This weekend I reread Thomas Hardy’s The Mayor of Casterbridge.
Hardy’s six most dazzling Wessex novels, Far from the Madding Crowd, The Return of the Native, The Mayor of Casterbridge, The Woodlanders, Tess of the d’Urbervilles, and Jude the Obscure constitute a beauitfully-crafted chronicle of rural and town life. Hardy’s lyrical style is so elegant that many years ago, when a famous writer asked me who my favorite writer was, I absent-mindedly said Thomas Hardy.
Our grandfathers liked him, he said.
I was mortified. You can’t tell a famous writer you like Thomas Hardy. You have to like William Gass or Georges Perec.
But who writes more beautifully than Hardy?
The Mayor of Casterbridge begins:
One evening of late summer, before the nineteenth century had reached one-third of its span, a young man and woman, the latter carrying a child, were approaching the large village of Weydon-Priors, in Upper Wessex, on foot. They were plainly but not ill clad, though the thick hoar of dust which had accumulated on their shoes and garments from an obviously long journey lent a disadvantageous shabbiness to their appearance just now.
The opening is evocative of a tale, almost of a fairy tale, or a long narrative poem: “”not ill clad” (litotes), “the thick hoar of dust,” “a disadvantageous shabbiness.”
Hardy creates a beautiful ring composition in this exquisite novel about the rise and fall of Michael Henchard. At the beginning, Henchard, a hay-trusser, has come to the large village of Weydon-Priors in Upper Wessex with his wife and child to look for work: he gets drunk and sells his wife, Susan, to a sailor. Many years later, when he has risen in the world as the Mayor of Casterbridge, Susan, widowed, and her daughter, Elizabeth-Jane, come looking for him. Henchard and Susan pretend to be distant relatives and keep the secret of their original parting. They remarry. At the height of his powers, Henchard is a farmer as well as the mayor, but envy is his downfall when his esteemed manager, Donald Farfrae, begins to surpass him. Donald wins the affection of Elizabeth-Jane, and later marries Henchard’s former mistress, Lucetta. By the end, we have seen Henchard working again as a hay-trusser, because he has almost, if not quite, sold his daughter by a lie.
Novels of downfall are not the kind of thing you talk about in the back yard. My cousin the librarian, who recently broke up with her boyfriend, chats by the hour and keeps me from reading novels of downfall. If she can’t find me in the house, she knows I am reading in my chair by the hedge of bridal wreath.

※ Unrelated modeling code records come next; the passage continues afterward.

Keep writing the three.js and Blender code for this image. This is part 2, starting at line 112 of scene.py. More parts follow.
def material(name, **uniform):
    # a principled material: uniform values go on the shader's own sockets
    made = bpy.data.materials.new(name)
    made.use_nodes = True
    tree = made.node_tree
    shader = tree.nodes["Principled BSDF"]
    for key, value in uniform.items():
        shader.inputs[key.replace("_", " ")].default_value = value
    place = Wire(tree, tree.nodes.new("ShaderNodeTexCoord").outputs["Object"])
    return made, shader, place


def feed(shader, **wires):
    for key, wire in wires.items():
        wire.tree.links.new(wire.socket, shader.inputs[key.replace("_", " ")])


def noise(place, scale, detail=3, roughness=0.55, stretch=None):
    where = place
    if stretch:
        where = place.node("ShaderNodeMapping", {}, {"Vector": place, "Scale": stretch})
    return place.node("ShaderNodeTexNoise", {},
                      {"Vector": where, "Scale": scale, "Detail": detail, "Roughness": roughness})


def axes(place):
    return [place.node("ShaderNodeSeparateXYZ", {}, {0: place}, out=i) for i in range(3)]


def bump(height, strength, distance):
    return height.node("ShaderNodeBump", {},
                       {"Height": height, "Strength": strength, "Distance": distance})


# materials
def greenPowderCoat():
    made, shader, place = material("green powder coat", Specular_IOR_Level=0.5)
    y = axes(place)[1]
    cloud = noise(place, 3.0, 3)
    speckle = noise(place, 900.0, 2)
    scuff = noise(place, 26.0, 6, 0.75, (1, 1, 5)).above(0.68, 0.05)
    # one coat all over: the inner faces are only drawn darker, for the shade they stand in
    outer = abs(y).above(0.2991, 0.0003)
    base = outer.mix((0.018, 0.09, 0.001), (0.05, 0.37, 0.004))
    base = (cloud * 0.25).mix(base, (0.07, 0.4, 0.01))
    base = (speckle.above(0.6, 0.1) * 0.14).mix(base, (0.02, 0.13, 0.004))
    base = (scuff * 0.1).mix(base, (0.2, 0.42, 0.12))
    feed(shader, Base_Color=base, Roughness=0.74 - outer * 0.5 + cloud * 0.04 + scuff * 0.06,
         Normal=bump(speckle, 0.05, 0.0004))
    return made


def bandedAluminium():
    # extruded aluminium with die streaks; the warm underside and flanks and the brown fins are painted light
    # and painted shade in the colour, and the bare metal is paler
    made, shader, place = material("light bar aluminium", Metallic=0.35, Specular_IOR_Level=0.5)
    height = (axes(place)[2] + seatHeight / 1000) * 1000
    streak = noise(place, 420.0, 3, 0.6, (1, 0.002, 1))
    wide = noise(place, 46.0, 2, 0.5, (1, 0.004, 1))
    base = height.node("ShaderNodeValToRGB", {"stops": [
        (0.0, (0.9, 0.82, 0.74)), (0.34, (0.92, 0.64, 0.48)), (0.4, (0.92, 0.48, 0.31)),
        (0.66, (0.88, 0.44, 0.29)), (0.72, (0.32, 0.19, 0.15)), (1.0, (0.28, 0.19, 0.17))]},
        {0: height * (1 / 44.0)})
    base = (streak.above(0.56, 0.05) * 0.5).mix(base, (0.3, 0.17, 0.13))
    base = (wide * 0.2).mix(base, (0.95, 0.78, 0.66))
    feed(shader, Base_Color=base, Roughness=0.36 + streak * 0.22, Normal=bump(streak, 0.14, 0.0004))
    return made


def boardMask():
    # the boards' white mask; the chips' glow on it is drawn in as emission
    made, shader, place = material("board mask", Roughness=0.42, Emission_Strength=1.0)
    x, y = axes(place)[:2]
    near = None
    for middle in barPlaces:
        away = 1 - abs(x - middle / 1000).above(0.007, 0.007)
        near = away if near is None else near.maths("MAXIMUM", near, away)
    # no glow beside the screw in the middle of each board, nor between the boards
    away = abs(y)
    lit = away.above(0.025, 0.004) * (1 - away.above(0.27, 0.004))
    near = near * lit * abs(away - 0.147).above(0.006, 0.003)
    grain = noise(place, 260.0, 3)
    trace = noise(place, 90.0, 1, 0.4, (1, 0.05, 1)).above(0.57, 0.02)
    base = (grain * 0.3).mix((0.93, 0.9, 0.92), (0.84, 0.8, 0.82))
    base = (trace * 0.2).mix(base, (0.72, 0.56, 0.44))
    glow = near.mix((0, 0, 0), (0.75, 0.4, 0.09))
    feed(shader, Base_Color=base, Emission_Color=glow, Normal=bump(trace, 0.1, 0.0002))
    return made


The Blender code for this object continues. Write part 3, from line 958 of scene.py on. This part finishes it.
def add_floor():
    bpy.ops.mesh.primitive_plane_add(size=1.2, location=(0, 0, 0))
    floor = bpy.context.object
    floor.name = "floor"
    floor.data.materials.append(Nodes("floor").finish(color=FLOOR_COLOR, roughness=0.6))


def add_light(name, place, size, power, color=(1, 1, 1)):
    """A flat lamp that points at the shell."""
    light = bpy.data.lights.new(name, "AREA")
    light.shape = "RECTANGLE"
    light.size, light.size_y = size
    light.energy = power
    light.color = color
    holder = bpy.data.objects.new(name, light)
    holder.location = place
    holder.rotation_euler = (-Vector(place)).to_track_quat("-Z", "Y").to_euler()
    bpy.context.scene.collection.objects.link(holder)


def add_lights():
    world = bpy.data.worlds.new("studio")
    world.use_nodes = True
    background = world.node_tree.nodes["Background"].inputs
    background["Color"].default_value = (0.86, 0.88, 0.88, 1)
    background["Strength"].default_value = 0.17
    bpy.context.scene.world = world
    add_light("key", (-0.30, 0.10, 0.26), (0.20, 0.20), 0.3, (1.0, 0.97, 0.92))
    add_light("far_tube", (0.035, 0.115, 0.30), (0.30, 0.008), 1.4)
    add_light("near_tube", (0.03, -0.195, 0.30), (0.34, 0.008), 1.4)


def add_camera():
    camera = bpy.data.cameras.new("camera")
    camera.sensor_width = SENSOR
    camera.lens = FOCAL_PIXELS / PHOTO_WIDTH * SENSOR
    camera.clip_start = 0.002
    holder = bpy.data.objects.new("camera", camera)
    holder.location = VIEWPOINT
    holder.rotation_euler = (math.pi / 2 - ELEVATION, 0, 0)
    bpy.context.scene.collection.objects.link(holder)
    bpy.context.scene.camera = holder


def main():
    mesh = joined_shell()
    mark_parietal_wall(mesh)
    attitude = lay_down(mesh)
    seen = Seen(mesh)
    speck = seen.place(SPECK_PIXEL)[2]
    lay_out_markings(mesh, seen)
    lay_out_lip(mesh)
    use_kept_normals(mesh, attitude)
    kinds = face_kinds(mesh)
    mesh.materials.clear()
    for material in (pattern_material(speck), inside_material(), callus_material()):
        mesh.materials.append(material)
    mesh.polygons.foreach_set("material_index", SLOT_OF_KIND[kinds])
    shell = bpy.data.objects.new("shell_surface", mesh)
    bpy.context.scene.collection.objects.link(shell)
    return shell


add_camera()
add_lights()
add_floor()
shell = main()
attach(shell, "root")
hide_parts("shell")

My cousin cannot stand to be alone. She is so talkative that I find it difficult to get anything done: even if I do the dishes she is somehow in the way. She reminds me very slightly of myself during my divorce in my late thirties. I spent a lot of at my friends’ houses, I was very sad, and I couldn’t meet the right men: my friends all had stories about women who’d simply put ads in a local magazine and then married orchestra conductors etc., etc., but I didn’t believe them (nor should I have).
My cousin picked up a new man a few weeks ago, a green construction remodeler. He is charming and sweet, but somehow we all know he is just a date. She needs someone almost manically charming, like the super-fast-talking “internet cloud” czar, as we called him, who kept cheating on her.
“We’re here!” She and the green remodeler have brought fried chicken and coleslaw from the HyVee.
Usually she eats at French restaurants.
We have a little picnic.
Then they bring out the Scrabble game. They play Scrabble for hours. They play words like zuz, an ancient Hebrew coin. They have apparently both swallowed a Scrabble dictionary.
They also change all the values for the Scrabble letters so that everything is worth about a million points. They play for money. Recently I found them playing strip-Scrabble in their underwear.
“For God’s sake get drunk if you have to but you can’t sit around naked in my back yard.”
My cousin begs me to play Scrabble with them.
“Only if you let me use Latin words.” I say this to discourage them.
They’re not wild about that, but I do allow them to double-check them in the Latin dictionary. I practically have to teach them Latin so they will understand that the endings I put on the words are legitimate. I am so bored that I can only stand it for about half an hour.
And then one day it’s over.
He green-remodeled her tiny house.
He wanted to move in.
She said No.
She saw her old boyfriend at the HyVee.
He was charming.
She wonders if she should get back together with him.
I say he doesn’t play Scrabble.
She says she’s sick of Scrabble.
He’s unfaithful, but I can’t say that.
It is difficult to find a good boyfriend. Even Donald Farfrae in The Mayor of Casterbridge rushes off with Lucetta, the mayor’s former mistress; Donald is easily discouraged by an abrupt note from the mayor from walking out with Elizabeth-Jane.
“Maybe you should read some Hardy.” Am I thinking of Tess of the D’Urbervilles, or what?
But then her old boyfriend phones her, and she looks so happy.